South Downs Web

Formatting a Google+ post

Social media marketing is an essential ingredient to gaining visibility for the content you create on-line. In this post, I will show you how to maximise the impact of your Google+ posts, to increase your visibility.

Formatting a Google+ post

Being able to make text bold, italic, or even with a strike through, is something social networks have seemingly ignored in the past. You will be familiar with it, from using word processing software in it’s many guises (Word, LibreOffice, Google Docs, etc.).

Google+ is different is many ways and one of them is in its ability to format posts.

The method is very simple, just surround the text you want to format with some special characters, like this.

You won’t see your text in bold, italic or with a strike through, until you share it. Google+ handles the display from there.

You can see from the embedded post above, if you use Chrome there are some nice little extensions to make life easier. I have Post editor for Google+ installed in my Chrome browser.

Give your post headings

While you can use bold text to highlight specific words, you might also want to consider using bold text to give your post a heading and sub headings.

Headings do two things.

  1. They help lay out the post and divide it into sections, which makes it easier for people to read.

  2. They help lay out the post and divide it into sections, which makes it easier for Google Search to read.

What was that? Yes, Google Search. Every single public post that you make on Google+ is a web page that gets indexed by Google Search. As such, the same guidelines about using bold text apply.

Include your target keywords

While you can’t force your Google+ post to use h1 and h2 tags, you can still include your chosen keywords and phrases as bold text. Search engines notice when you do this and determine that the text you have highlighted may be important.

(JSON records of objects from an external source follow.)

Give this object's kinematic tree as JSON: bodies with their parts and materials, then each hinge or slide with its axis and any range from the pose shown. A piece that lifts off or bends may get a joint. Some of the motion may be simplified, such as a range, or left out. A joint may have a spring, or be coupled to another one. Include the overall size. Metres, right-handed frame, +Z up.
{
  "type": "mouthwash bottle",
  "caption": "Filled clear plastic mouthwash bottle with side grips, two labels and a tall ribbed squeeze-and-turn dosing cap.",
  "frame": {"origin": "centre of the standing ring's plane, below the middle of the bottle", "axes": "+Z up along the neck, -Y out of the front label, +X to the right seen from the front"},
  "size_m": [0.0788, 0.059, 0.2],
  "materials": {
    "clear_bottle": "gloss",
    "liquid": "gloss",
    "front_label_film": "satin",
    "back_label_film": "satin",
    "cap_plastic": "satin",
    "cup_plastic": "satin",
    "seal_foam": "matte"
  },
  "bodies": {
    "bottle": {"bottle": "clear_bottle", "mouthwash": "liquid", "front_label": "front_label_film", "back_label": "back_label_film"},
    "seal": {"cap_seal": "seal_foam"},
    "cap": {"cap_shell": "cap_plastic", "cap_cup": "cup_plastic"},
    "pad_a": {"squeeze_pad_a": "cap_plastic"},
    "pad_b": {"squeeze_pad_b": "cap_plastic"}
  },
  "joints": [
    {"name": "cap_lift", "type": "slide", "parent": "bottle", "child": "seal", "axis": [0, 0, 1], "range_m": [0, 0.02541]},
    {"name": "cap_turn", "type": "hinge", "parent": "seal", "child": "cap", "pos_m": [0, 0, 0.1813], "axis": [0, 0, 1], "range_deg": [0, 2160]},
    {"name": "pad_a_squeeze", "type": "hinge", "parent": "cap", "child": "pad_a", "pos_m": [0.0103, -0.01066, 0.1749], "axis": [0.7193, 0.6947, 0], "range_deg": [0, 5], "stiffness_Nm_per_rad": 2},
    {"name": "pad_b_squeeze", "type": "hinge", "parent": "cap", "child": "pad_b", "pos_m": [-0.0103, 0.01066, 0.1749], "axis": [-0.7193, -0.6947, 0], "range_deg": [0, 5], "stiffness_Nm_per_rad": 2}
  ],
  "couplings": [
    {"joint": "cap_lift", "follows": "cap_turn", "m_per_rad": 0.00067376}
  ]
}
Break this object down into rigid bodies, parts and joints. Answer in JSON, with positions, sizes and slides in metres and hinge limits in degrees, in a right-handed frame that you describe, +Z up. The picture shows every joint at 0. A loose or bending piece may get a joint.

Good use of headings in your Google+ posts and including the keywords and phrases that matter, will help them rank in SERPs (Search Engine Results Pages). Take a look at this simple post below by Plus Your Business.

The main heading tells the reader exactly what the post is about, but importantly it also tells the search engines too.

Reading through the post you’ll notice a sub heading. Again, it tells the reader exactly what is going to come next, which happens to be a clearly laid out list.

Google+ creates long lasting content

Google+ posts stick around for a long time. A really long time. Shouldn’t we all be taking care of them as best we can?

Think of it like this, if it was a web page on your own site, would you leave it unformatted, or would you try to make it look as good as possible?